In 2021, no fewer than 207 people were killed in communities in Katsina State, according to an independent tally collected by this newspaper from reported…

In 2021, no fewer than 207 people were killed in communities in Katsina State, according to an independent tally collected by this newspaper from reported incidents. Several killings must have gone unreported for various reasons, effectively turning communities in the state into killing fields.

In 2022, 156 were killed, including in Illela village in Dutsinma LGA, on January 27, 2022; six (along with the village head) in Daddara village in Jibia LGA on February 3, 2022; 17 in Karfi ward of Malumfashi LGA on February 4, 2022; 12 in Guga, Dukawa and Gidan Kanawa villages in Bakori LGA on February 8, 2022; and 15, all of them farmers, while clearing their fields, in Gakurdi village in Jibia LGA on May 24, 2022.

This year, 2023, also started on a bad note for many in Katsina. Three persons were killed on Kankara-Ruwan Godiya-Sheme road in Kankara LGA on January 3. People were also killed in Jajar Kanwa village in Jibia in January also. The goriest of all so far happened on Friday, February 3, 2023, where more than 100 were killed in communities in Kankara and Bakori LGAs.

One of the young men who witnessed the clash, Mustapha Abdullahi, told Daily Trust that: “Our brothers went to retrieve animals rustled by bandits and the gunmen ambushed and killed some of them. Those who escaped the first attack called for reinforcement to be able to recover corpses for burial. I was one of those who went in the second batch, together with my brother. Unfortunately, from nowhere we saw ourselves surrounded by the gunmen who pounced on us and started using all sorts of weapons, including guns and cutlasses…Because of their number and the superior power of their weapons, they overpowered us.”
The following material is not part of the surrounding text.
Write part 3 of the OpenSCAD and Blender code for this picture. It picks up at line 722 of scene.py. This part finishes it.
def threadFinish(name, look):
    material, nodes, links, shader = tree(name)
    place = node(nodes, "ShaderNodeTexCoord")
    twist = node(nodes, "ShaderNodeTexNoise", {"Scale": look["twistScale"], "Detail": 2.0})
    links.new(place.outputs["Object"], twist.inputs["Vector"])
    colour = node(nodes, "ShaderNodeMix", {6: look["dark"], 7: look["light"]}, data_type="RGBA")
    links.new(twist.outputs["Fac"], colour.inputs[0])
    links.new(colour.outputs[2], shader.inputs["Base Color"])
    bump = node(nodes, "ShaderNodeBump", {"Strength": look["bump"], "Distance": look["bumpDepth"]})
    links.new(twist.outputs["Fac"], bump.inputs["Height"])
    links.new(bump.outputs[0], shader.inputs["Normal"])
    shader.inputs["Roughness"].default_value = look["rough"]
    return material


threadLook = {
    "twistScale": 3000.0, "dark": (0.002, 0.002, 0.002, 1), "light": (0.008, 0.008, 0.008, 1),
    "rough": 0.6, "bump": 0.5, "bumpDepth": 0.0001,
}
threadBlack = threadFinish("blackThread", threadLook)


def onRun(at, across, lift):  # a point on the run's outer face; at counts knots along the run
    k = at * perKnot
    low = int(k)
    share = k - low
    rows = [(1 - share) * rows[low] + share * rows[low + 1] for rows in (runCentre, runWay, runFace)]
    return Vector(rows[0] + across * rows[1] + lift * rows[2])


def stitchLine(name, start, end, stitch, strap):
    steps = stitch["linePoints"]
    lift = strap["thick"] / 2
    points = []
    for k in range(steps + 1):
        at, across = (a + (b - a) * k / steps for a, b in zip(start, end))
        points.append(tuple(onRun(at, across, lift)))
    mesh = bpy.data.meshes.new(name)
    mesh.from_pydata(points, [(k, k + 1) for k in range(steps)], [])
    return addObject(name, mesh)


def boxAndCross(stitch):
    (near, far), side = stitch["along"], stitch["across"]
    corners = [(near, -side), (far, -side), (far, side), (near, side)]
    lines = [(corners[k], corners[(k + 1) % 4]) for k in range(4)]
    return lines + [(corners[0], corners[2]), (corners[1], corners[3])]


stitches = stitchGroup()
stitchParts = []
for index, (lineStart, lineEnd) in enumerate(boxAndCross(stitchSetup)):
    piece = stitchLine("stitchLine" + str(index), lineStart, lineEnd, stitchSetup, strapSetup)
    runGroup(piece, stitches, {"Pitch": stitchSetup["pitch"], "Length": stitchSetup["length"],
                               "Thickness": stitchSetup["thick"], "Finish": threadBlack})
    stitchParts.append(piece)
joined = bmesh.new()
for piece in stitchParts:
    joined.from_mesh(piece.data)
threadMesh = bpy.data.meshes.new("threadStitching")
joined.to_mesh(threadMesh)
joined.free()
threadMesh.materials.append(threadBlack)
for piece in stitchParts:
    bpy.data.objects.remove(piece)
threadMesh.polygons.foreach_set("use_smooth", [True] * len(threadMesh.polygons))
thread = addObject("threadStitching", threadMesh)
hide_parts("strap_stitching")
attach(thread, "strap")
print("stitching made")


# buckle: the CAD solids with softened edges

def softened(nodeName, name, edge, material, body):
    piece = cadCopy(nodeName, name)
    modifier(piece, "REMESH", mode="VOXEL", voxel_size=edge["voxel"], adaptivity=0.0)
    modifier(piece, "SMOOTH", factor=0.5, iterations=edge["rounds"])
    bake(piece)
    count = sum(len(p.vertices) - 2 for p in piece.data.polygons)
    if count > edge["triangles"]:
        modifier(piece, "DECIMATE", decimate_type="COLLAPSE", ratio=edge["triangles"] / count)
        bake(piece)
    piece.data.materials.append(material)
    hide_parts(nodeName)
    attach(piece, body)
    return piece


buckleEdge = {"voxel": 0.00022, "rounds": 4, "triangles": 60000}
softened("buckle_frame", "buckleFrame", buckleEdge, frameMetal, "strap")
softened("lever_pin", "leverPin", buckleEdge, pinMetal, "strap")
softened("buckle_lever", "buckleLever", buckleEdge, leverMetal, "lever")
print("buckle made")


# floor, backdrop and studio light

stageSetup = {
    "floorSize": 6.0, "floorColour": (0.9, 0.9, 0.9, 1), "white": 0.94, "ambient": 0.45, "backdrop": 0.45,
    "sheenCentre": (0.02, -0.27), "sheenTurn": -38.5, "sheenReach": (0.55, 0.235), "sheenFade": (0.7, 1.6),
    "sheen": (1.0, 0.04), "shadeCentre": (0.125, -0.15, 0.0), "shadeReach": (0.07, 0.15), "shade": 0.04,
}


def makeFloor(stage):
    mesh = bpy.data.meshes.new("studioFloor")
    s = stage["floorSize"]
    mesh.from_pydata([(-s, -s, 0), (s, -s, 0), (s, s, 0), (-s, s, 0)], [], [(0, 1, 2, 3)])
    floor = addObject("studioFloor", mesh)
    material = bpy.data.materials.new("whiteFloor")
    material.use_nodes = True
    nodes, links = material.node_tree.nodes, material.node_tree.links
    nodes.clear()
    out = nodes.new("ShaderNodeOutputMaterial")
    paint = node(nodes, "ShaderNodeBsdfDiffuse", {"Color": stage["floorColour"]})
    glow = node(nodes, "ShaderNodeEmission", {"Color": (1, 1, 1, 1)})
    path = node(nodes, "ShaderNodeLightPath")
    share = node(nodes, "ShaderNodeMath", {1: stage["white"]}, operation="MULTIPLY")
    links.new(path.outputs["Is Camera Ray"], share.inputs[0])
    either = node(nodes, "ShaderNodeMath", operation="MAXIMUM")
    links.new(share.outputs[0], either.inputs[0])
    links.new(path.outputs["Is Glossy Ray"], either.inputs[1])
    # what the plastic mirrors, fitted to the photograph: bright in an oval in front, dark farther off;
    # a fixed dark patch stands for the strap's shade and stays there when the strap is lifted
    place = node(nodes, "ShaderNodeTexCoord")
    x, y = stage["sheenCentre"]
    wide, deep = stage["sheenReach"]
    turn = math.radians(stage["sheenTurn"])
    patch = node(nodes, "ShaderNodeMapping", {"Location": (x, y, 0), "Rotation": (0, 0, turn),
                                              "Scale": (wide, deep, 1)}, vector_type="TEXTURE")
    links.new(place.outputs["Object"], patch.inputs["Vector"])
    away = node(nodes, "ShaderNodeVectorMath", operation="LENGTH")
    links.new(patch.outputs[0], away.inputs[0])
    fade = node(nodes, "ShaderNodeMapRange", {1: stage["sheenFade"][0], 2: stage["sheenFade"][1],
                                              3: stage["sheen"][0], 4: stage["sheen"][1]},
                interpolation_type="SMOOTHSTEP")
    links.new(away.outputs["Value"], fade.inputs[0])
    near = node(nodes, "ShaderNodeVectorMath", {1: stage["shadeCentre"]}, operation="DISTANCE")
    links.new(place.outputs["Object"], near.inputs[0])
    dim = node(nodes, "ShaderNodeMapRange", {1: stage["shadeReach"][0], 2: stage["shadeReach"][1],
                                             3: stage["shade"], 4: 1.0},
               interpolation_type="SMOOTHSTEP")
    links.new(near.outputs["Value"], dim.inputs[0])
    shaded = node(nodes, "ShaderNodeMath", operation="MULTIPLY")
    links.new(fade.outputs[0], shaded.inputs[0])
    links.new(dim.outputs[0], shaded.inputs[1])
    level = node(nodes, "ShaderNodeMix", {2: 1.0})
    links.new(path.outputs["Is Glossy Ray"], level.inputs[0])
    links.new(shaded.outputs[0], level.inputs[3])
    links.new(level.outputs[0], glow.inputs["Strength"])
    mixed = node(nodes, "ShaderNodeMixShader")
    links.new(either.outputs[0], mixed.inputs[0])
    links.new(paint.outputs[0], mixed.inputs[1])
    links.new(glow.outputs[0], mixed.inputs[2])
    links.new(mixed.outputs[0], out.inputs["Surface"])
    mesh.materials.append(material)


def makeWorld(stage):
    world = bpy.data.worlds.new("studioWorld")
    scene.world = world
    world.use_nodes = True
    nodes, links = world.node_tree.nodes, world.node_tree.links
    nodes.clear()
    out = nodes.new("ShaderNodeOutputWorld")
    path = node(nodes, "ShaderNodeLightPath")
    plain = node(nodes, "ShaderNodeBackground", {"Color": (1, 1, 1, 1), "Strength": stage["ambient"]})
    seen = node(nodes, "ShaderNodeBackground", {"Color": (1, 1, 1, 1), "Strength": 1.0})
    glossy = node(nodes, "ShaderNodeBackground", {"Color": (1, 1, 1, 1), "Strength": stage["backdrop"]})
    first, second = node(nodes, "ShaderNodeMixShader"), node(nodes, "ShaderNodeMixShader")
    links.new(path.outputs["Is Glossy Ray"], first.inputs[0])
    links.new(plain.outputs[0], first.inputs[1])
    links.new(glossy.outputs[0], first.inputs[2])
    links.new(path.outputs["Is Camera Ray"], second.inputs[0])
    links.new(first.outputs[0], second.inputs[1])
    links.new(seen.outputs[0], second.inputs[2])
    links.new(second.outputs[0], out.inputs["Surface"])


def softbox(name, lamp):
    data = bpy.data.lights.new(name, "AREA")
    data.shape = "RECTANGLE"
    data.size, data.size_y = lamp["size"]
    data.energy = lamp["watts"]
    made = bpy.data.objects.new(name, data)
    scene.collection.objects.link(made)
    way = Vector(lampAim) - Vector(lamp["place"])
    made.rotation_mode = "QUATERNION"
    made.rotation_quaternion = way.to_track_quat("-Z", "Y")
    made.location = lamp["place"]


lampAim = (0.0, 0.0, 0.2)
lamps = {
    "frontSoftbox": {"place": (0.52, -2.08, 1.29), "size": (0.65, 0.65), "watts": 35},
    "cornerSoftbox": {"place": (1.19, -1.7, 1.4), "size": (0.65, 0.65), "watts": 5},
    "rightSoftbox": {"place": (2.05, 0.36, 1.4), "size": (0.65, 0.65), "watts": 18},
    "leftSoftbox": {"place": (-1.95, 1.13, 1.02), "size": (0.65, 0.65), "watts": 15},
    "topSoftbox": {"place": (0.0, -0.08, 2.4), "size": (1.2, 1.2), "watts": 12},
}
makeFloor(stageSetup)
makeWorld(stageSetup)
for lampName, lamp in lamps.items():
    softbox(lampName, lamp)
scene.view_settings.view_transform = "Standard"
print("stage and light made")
The residents say they now live in fear because the majority of those killed by the bandits were the ones defending the communities from attacks. They also noted that even after the ill-fated encounter, the bandits attacked two neighbouring villages of Ungwar Shu’aibu and Yan Mayu same day and rustled their animals. They also attacked Dan Kumeji and kidnapped over 20 women.

We condemn the attacks in very strong terms while commiserating with families of the victims. We also pray for the quick recovery of those who were injured in the incident.

In this same vein, we flay the ruling All Progressives Congress (APC) which went ahead with its campaign in the state despite the attack. We  feel  the APC should have done more than cancel its presidential “road show” and other programmes of celebration. They should have called it off altogether as a mark of respect for the victims of the Bakori killings.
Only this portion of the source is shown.